L’accordo operativo, di solo iniziativa privata, sarà il vero unico strumento di pianificazione al quale si dovrà oltretutto rispondere entro 60 giorni . Che si tratti di un ipermercato, di un insediamento rilevante residenziale, industriale o direzionale, e turistico non importa. Mentre i cittadini normali che devono aprire una porta o modificare un tinello dovranno invece seguire le norme urbanistiche ed edilizie tradizionali, ovviamente sotto controllo legalitario.

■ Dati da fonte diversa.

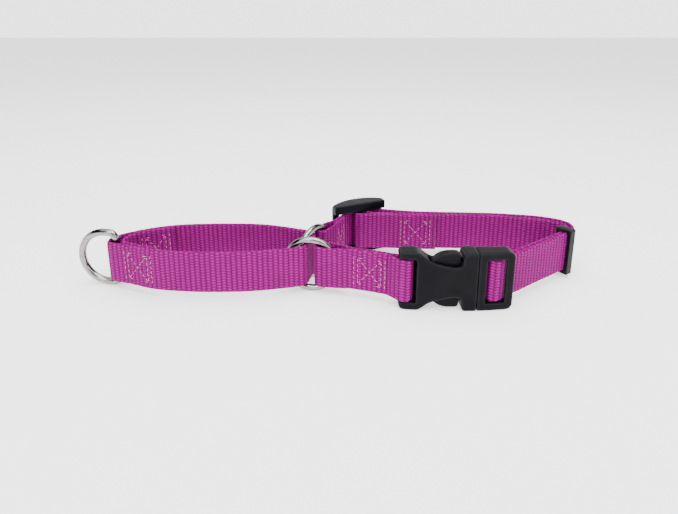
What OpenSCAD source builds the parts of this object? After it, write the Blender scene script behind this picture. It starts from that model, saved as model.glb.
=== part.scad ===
// Martingale dog collar: a neck strap with a side-release buckle, joined by two welded
// rings to a small control loop that carries the leash ring.
// Millimetres, +Z up. The collar stands on the edges of its hardware, webbing upright.

/* [Webbing] */
// Height of the upright webbing
strap_w = 18.4; // [17.6:0.1:18.6]
// Thickness of one layer of webbing
strap_t = 1.8; // [1.6:0.05:1.85]
// Facets on each span of a strap's curve
curve_steps = 4; // [2:1:6]

/* [Rings] */
// Height of every piece of hardware that stands on the surface
gear_h = 25.6; // [25.4:0.1:26]
// Thickness of the welded ring wire
wire_d = 2.9; // [2.6:0.1:3]
// Gap that a webbing fold leaves round a wire or a bar
fold_gap = 0.3; // [0.2:0.05:0.35]
// Thickness of the leash ring's wire
leash_wire_d = 3.2; // [2.8:0.1:3.4]
// Height of the leash ring
leash_ring_h = 27; // [26:0.1:28]
// Depth of the leash ring, from the middle of its bar to the middle of its bow
leash_ring_depth = 17.4; // [17:0.1:21]

/* [Buckle] */
// Thickness of the buckle at its middle
buckle_t = 9; // [8.6:0.1:9.4]
// Thickness of the prongs and the guide
prong_t = 4.2; // [3.8:0.1:4.4]
// Clearance between the prongs and the socket, all round
prong_gap = 0.3; // [0.2:0.05:0.4]
// Radius of the sweep of the buckle's front face
buckle_sweep = 150; // [120:5:220]

/* [Slides] */
// Height of the tri-glide
glide_h = 27; // [25.6:0.1:28]
// Thickness of the tri-glide's lower rail
lower_rail_h = 3.2; // [2.8:0.1:3.3]
// Thickness of the tri-glide's upper rail
upper_rail_h = 4.4; // [3.2:0.1:4.5]
// Width of the keeper along the strap
keeper_w = 4; // [3.6:0.1:5.6]
// Thickness of the keeper's wall
keeper_wall = 1.5; // [1.4:0.1:2]
// Height of the keeper
keeper_h = 22; // [21.6:0.1:24]

/* [Stitching] */
// Length of one stitch
stitch_l = 1.9; // [1.5:0.1:2.2]
// Stitches on each side of a sewn box
stitch_count = 5; // [4:1:6]
// Length of a sewn box along the strap
box_l = 14; // [12:0.5:15]
// Height of a sewn box
box_h = 13.6; // [12:0.2:14.2]

/* [Hidden] */
$fn = 48;

webbing_colour = "MediumVioletRed";
thread_colour = "Pink";
plastic_colour = "DimGray";
metal_colour = "Silver";

mid_z = gear_h / 2;
strap_z = mid_z - strap_w / 2;
wire_r = wire_d / 2;
ring_r = gear_h / 2 - wire_r;
fold_r = wire_r + fold_gap;
double_t = 2 * strap_t + 0.06;
stitch_t = 0.35;
stitch_w = 0.6;
// Moves the plan below so that the object's box is centred on the origin
plan_shift = [0.26, -0.84, 0];

// Upright bars and rings that the webbing folds round, in plan
leash_bar = [-97, -10];
leash_corner_r = 3.2;
leash_turn = -9;
front_ring_at = [-9.9, -14.8];
front_ring_turn = -8;
rear_ring_at = [-8.7, -1.1];
rear_ring_turn = 56;
bar_r = 1.4;
bar_fold_r = bar_r + fold_gap;
socket_bar = [29.8, -28];
base_bar = [66.8, -27.8];
// Distance from a ring's centre to the round end of the short strap folded over its wire
ring_pocket = 5.05;

buckle_y = -28;
buckle_left = 27.2;
buckle_seam = 59.3;
buckle_right = 74.6;
buckle_mid = (buckle_left + buckle_right) / 2;
buckle_back = buckle_y + buckle_t / 2;
slot_z = 3.2;
throat_z = 3.4;

glide_at = [12.5, 27.3];
glide_turn = 25;
glide_reach = 12.2;
glide_bar_set = 2.4;
glide_bar = glide_at + glide_bar_set * [sin(glide_turn), -cos(glide_turn)];
keeper_at = [107.9, -0.5];
keeper_turn = 35;

// Mid lines of the webbing in plan, with the numbers of the points where pieces meet
loop_points = [
    [-99.2, -6.2], [-100.1, -9.5], [-98.6, -12.6], [-91, -14.9], [-79, -19.6], [-67.3, -21.7],
    [-55.5, -22.5], [-43.8, -22.5], [-32, -21.4], [-22.5, -19.5], [-16, -17.9], [-12.8, -16.4],
    [-11.6, -13.8], [-10.8, -9.5],
    [-9.4, -5], [-9.5, -1.7], [-11.8, 0.7], [-16.1, 2.5], [-22.5, 4.9], [-31, 7.6],
    [-41, 9], [-52, 9.2], [-64, 8.8], [-74.5, 7.6], [-83, 5], [-90.5, 1.2], [-96, -2.7],
    [-99.2, -6.2], [-100.1, -9.5], [-98.6, -12.6]
];
loop_nose = 1;
loop_bend = 13;
loop_end = 28;
overlap_points = [
    [-77, -18.2], [-83.6, -15.8], [-90, -13.1], [-93.4, -11.2], [-94, -8], [-92.5, -3.6],
    [-89, -0.4], [-82.2, 3], [-76.5, 5.1]
];
front_strap_points = [[8.6, -18.9], [12.4, -20], [16.4, -21.3], [20, -22.6], [23.2, -24]];
buckle_strap_points = [
    [74.5, -23.6], [79, -20.7], [85, -16.5], [91.4, -12], [97.8, -7.6], [103, -3.94], keeper_at
];
outer_points = [
    [0.4, 14], [1.6, 16.2], [2.8, 18.3],
    [5, 21.8], [8, 26], [11.7, 29.4], [16.5, 31], [21, 30.6], [25, 29.5], [30, 28.2],
    [37, 26.7], [44.5, 25.7], [54.5, 25], [65, 24.4], [78, 23.5],
    [86, 22.5], [94, 21.2], [101, 19.6], [107, 17.3], [111.6, 14.4], [114.1, 10.6], [114.1, 6.4],
    [112.5, 2.6], [110.25, -0.02], [108.45, -1.28]
];
weave_start = 2;
weave_end = 9;
bend_outer_start = 14;
outer_end = 24;
inner_points = [
    [20.6, 24.57], [32.8, 23.5], [43, 22.8], [53, 22.25],
    [65, 21.6], [78, 20.5],
    [86, 19.2], [93.5, 17.5], [101, 15.3], [106.3, 13.4], [110, 10.9], [111.6, 7.6],
    [111, 4.2], [109.15, 1.54], [107.35, 0.28]
];
adjuster_end = 3;
bend_inner_start = 5;
inner_end = 14;
tail_points = [[20.6, 22.71], [32.8, 21.64], [43, 20.94], [51.4, 20.46]];
rear_inner_points = [[2, 13.1], [3.2, 15.3], [4.6, 17.7]];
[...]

Saranno soddisfatti i sindaci e le loro comunità? Commissioni urbanistiche, norme e codici, studi di fattibilità, analisi infrastrutturali,studi complessi sulla mobilità, esperti di sociologia delle relazioni, verde e paesaggio urbano? Non più. Ricucitura urbana e riqualificazione, percorsi partecipativi. coinvolgimento delle comunità, del quartiere, dei famosi stakeholders invocando la legge regionale 3/2010 sulla partecipazione. In 60 giorni? Una beffa.
Invero un tentativo per rendere ornamentali le autorità locali , lasciandole così disarmate di fronte all'”accordo operativo”, brandito come minaccia, “avete 60 giorni di tempo” se no…
Si impedisce così la programmazione, si mortifica la ricerca verso la qualità dell’abitare: tutto in nome dei diritti acquisiti, rendita fondiaria e finanza. L’urbanistica in mano totale agli immobiliaristi, ai grandi gruppi di costruzione. A loro d’ora in poi spetterà la programmazione territoriale. Dopo anni ed anni di crisi ( economica, sociale ed anche edilizia ) si fa finta di credere che grazie ad una de legiferazione massiccia migliaia di abitanti potranno finalmente arrivare in Emilia Romagna in soccorso di una popolazione sempre più anziana, Dove migliaia e migliaia di disoccupati troveranno occupazione nella vecchia cara edilizia a costruire , capannoni, direzionali, outlet, laboratori dell’innovazione, università e centri di ricerca sparsi a piene mani sulle parti della città costruita e sulle tante messe in piano. Una legge che sa di zolfo e belzebù, da Far West, roba da chiamare Tex Willer e Kit Carson! Una legge che rinnega una forte e civile tradizione di governance territoriale.